What to produce: Look in the material below for the line with "const coverSolid = clipCover();" and the line with "from mathutils import Matrix, Vector", then set down exactly those two lines and all lines between, nothing more.
— begin —
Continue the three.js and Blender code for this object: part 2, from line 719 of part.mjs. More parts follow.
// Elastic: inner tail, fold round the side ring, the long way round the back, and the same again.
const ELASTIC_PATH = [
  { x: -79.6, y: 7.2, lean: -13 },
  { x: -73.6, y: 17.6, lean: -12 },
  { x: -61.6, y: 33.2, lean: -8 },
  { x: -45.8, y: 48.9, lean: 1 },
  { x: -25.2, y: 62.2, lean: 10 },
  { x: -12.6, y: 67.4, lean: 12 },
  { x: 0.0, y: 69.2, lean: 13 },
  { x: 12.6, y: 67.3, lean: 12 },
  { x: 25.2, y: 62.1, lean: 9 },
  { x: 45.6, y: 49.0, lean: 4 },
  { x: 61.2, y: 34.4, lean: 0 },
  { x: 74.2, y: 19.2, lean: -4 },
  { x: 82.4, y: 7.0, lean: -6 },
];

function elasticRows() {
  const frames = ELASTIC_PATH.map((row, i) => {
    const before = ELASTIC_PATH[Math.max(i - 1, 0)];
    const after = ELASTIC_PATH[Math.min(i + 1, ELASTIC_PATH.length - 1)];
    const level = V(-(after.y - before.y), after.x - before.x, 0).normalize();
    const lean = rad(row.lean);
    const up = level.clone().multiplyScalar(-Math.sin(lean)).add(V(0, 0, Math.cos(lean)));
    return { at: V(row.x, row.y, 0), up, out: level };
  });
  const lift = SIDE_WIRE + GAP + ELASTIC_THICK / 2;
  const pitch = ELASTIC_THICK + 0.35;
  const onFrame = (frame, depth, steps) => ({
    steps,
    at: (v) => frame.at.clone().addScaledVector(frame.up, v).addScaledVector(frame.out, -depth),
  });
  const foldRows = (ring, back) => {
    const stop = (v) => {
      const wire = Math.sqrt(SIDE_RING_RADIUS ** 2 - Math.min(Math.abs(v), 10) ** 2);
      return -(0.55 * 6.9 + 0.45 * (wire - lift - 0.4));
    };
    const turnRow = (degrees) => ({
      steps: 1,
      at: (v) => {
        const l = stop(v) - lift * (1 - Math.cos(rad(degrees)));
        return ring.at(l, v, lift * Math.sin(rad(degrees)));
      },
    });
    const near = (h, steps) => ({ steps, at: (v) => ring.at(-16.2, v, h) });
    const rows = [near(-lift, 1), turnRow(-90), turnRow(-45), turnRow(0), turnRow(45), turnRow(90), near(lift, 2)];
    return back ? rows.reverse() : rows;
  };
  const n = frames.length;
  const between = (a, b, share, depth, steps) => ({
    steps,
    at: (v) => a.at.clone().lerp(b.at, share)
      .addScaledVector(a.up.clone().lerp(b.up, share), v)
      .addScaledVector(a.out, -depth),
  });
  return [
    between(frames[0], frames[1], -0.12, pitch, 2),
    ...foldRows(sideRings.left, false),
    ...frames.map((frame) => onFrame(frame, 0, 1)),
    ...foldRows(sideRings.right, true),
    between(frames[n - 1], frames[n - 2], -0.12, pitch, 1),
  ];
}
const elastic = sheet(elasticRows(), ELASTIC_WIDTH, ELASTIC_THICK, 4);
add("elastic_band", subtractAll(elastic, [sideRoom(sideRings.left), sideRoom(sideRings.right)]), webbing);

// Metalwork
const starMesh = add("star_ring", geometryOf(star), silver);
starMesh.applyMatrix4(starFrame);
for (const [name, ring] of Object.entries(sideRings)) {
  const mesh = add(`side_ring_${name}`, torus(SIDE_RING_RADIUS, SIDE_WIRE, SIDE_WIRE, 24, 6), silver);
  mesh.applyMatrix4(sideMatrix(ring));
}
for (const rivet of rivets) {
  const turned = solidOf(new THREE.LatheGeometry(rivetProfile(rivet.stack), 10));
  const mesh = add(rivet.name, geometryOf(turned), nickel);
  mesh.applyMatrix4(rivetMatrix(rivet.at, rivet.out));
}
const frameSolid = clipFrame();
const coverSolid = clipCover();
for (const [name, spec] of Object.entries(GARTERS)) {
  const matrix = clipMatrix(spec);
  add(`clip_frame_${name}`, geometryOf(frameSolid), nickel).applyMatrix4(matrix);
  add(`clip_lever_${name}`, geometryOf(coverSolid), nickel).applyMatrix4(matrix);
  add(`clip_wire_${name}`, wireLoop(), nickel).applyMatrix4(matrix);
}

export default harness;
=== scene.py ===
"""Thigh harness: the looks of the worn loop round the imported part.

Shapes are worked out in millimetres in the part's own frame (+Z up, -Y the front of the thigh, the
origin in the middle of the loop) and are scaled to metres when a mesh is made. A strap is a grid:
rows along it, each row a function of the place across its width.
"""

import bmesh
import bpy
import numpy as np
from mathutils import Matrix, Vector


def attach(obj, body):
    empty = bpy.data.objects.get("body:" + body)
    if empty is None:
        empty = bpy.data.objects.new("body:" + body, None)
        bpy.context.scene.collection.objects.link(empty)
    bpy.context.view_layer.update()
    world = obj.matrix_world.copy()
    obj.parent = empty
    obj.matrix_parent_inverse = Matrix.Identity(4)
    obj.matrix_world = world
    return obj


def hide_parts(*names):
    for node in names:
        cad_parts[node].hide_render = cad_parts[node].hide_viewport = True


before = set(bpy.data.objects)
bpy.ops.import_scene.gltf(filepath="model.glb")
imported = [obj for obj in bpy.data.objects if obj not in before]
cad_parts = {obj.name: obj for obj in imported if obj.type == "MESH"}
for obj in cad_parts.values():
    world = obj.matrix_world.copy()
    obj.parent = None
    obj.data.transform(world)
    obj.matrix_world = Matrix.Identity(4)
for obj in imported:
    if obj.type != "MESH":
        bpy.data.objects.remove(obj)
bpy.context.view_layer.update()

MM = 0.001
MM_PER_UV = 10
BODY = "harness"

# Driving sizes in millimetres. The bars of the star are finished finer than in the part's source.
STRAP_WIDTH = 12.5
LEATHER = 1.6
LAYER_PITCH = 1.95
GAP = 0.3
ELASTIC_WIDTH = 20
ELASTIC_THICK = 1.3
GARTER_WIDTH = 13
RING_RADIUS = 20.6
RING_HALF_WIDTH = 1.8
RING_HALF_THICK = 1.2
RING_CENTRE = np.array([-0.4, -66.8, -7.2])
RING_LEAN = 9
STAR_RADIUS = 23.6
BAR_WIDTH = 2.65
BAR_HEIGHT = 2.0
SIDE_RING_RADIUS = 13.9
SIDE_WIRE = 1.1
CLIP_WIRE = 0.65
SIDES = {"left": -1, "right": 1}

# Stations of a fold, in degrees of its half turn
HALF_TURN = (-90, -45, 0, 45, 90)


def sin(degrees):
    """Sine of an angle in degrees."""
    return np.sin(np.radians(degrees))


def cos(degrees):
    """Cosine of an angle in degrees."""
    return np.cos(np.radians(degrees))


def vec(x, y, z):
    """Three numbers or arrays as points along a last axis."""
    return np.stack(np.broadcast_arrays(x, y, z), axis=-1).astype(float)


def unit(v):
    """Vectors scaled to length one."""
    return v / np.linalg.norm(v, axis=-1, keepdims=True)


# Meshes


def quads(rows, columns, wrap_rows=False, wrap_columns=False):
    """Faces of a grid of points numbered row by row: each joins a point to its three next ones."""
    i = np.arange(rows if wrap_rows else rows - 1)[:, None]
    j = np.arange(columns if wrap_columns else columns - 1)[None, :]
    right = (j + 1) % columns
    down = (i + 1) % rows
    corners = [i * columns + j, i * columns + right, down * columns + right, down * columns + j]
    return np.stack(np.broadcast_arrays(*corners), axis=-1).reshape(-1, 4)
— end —
— begin —
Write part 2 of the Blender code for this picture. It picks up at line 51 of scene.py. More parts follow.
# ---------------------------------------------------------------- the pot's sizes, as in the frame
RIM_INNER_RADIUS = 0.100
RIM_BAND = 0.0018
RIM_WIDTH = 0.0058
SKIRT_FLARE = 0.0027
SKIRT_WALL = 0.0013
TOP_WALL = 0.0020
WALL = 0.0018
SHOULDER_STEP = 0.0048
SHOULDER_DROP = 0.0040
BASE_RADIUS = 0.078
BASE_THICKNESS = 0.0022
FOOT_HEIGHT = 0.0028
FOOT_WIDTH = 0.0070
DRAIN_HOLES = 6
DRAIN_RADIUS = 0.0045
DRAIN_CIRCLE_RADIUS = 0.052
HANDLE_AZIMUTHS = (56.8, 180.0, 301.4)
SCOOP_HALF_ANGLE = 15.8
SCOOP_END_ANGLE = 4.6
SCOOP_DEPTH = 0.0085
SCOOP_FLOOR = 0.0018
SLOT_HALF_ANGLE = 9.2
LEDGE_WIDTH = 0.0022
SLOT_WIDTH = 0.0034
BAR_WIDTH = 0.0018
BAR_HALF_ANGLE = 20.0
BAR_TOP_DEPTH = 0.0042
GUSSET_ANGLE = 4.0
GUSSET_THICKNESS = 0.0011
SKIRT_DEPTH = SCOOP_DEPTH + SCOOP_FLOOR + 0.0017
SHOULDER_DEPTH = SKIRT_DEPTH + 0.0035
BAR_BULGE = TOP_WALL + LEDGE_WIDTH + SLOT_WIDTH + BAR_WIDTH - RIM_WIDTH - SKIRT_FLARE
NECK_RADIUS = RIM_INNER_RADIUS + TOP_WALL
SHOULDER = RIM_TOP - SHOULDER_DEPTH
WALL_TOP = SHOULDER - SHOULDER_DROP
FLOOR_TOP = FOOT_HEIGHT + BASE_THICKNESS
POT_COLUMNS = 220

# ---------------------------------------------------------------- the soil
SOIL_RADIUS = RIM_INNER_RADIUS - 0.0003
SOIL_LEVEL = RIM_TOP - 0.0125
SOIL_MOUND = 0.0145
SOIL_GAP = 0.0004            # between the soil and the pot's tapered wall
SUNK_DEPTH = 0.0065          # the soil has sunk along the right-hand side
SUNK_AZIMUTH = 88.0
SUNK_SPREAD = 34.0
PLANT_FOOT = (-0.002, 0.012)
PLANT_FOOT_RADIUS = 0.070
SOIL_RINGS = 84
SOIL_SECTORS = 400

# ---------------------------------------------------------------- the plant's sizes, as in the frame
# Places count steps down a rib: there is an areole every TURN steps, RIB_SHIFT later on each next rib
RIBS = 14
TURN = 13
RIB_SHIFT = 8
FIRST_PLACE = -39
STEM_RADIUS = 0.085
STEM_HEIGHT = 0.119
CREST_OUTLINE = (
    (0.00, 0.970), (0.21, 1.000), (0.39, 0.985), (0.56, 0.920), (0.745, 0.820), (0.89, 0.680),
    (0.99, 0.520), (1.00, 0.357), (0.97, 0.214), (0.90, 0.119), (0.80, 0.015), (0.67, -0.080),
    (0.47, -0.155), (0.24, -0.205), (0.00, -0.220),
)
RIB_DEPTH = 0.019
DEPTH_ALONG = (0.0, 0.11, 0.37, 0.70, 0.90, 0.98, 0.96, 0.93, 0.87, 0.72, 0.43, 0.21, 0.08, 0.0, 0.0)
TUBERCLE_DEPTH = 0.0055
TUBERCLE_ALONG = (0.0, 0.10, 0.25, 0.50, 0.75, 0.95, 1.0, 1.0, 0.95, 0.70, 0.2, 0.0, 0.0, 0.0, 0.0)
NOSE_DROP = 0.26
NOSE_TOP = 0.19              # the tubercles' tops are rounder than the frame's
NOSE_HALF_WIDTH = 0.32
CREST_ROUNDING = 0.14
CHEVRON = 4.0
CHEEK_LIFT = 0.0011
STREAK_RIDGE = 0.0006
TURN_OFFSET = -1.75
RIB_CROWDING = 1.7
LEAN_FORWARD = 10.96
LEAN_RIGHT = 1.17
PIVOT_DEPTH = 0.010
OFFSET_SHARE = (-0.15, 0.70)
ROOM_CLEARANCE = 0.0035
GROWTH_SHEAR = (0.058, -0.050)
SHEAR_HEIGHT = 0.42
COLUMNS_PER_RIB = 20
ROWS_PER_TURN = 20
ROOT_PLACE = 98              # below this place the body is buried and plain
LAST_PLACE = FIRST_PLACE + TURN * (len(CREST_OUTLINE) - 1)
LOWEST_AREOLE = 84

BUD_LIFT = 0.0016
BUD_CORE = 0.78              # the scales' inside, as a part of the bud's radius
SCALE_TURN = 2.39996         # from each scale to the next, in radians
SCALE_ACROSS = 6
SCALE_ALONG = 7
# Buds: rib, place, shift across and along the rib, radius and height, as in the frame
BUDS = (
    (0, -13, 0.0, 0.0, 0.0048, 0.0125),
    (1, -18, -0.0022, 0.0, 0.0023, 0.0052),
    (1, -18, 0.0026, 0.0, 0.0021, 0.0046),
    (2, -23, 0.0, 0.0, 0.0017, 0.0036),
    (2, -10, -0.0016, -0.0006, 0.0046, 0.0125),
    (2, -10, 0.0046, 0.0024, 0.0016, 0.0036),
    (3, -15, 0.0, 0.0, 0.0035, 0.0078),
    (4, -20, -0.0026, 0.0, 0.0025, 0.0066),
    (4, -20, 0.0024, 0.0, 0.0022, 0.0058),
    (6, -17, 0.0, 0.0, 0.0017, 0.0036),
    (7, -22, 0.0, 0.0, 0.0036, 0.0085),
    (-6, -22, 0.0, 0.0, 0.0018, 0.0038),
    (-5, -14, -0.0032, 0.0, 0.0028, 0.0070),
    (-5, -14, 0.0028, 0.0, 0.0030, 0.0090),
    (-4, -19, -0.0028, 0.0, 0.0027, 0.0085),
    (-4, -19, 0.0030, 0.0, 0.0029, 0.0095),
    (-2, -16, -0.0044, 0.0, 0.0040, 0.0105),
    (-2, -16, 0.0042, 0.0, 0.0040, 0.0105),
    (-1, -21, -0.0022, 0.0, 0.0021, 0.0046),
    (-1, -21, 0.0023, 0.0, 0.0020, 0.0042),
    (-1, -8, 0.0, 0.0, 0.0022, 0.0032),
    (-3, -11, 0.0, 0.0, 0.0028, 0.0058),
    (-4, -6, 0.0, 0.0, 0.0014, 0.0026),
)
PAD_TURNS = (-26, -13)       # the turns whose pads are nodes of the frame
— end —
Written reply:
const coverSolid = clipCover();
for (const [name, spec] of Object.entries(GARTERS)) {
  const matrix = clipMatrix(spec);
  add(`clip_frame_${name}`, geometryOf(frameSolid), nickel).applyMatrix4(matrix);
  add(`clip_lever_${name}`, geometryOf(coverSolid), nickel).applyMatrix4(matrix);
  add(`clip_wire_${name}`, wireLoop(), nickel).applyMatrix4(matrix);
}

export default harness;
=== scene.py ===
"""Thigh harness: the looks of the worn loop round the imported part.

Shapes are worked out in millimetres in the part's own frame (+Z up, -Y the front of the thigh, the
origin in the middle of the loop) and are scaled to metres when a mesh is made. A strap is a grid:
rows along it, each row a function of the place across its width.
"""

import bmesh
import bpy
import numpy as np
from mathutils import Matrix, Vector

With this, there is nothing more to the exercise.